My mind here is drawn to the gay characters that have impacted me throughout fiction: the Judge in McCarthy's Blood Meridian, a pedophiliac, pansexual pederast, who uses sex as a weapon and a reason; and Sal Romano, played with a distinct deftness by Bryan Batt in AMC's Mad Men, pushed to the brink by the environment he works in and the constant act of living a lie.
Let's ignore the tired flamboyance of the characters of old. Quickly – faster than the mature inclusion of sex in games – homosexuality is being presented as an accepted facet of character, not as a reason or excuse to mock someone different.
I would love desperately to see a mature depiction of a healthy adult relationship in a game. I would also love to see writers act like they know how basic human interaction works on a level past what they've seen in other media. Writing dialogue is hard. I get it. Allowing your characters room to breathe and grow is even more difficult, especially when you have no more control than what is given you by someone not working on the script.

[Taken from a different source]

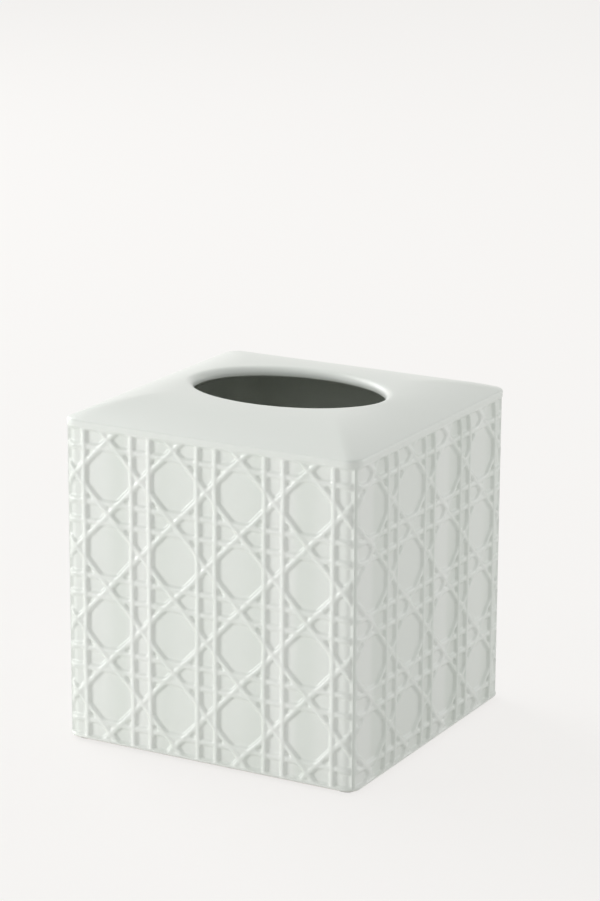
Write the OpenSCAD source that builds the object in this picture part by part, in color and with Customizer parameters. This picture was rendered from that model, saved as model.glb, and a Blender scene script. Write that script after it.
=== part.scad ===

We need more creators willing to experiment, like Michel Ancel and Hideo Kojima and Peter Molyneaux and David Jaffe, and even Denis Dyack. These men have created flawed games, but also masterworks, striving to push the medium forward. This includes sex. This includes the depiction of the queer in gaming.
Am I advocating a push towards the use of queer theory in games? Maybe. I was always more of a deconstructionist when it came to a given literary piece, preferring to piece together meaning from the ramshackle pieces of the whole independent of the intent of the creator. What I mean is more that sexual identity is something that a person is inextricably linked to: we are sexual beings, and sex occupies much of our time.
In an attempt to isolate the depiction of sex from the art that we make – the books that we read, the movies we watch, even the games that we play – we remove a vital facet of character, and thus remove ourselves. If disrupting the Puritanical nature of American society, so terrified of death and sex that we can hardly breathe, is what it takes to progress past this stagnation of content and innovation, then so be it.